# Bio cube lighting



## pittersj (Mar 27, 2011)

I have a biocube 29 gallon and i was just wondering if I should have just my LED lights on at night or those plus my night lamp? If the night lamp when should I have the LED's on? As dumb as it sounds I would rather be safe than sorry dont want to neglect my new tank.*c/p*


----------



## str8fancf (Dec 14, 2010)

You should have 3 different lights. 
-White lights
-blue-ish ones
-moon lights (led ones)

I have the biocube 29 by the way. So, what you want to do if you haven't already is get 2 timers......one for the white lights, and one for the blue ones. Set the timers so the white lights run 10-12 hrs during the day. Set the other timer so that the blue lights come on an hour before the white ones come on, and stay on an hour after the white ones go off. The moon lights will stay on 24/7.....even when the other lights are on.

So, here is a sample lights schedule:

8-9 a.m. -----blue lights
9 a.m. - 7p.m.------white lights
7 p.m.- 8 p.m.-------blue lights
And of course the moon lights are on 24/7

Hope this helped you.

Chris


----------



## phys (Feb 4, 2011)

what kind of tank do you have? freshwater? saltwater? plants? coral? etc...


----------



## pittersj (Mar 27, 2011)

phys said:


> what kind of tank do you have? freshwater? saltwater? plants? coral? etc...


Well right now I dont have much of anything a few damsels and live rock just cycling right now. It is a saltwater tank. I am hoping to turn it into a Reef tank but I feel like thats a long way away.


----------



## phys (Feb 4, 2011)

Sounds good! When you finally add some coral, you'll have to keep those blue lights on whenever you have the white lights on. I'm assuming they're actinic so those are designed to help coral grow.


----------



## str8fancf (Dec 14, 2010)

Good catch Phys...........PittersJ I actually messed up on my little sample lighting schedule.

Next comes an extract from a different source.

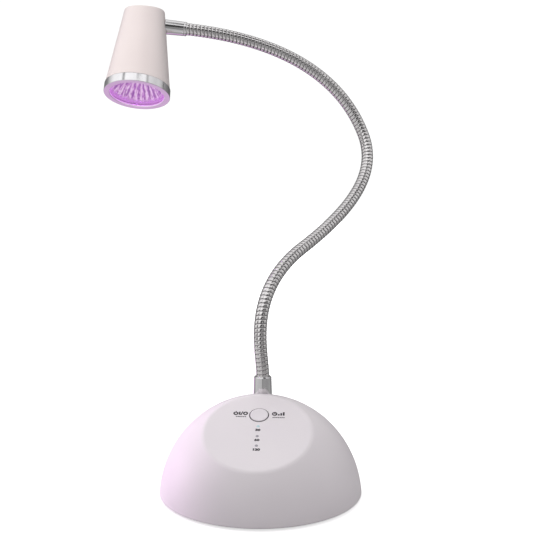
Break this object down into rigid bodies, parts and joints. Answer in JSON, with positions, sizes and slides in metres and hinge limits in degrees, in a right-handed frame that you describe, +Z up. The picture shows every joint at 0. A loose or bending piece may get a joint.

The bluish lights (actinics) will need to start running an hour before the whites come on, during the time the whites are on, and they need to run an hour after the whites go off. So here is a sample schedule again:

whites- 8 a.m.- 8 p.m.
blues- 7 a.m. - 9 p.m.
leds- 24/7

Keep in mind this is a sample......you can run the whites for 10 hrs if you want, and have the blues come on 1/2 hr before the whites, and run 1/2 hr after if you would like. Its all up to you. Depends on what you want. The blues also kind of "symbolize" the sun coming up and setting, and the white light represents the sun if you want to look at it like that.


----------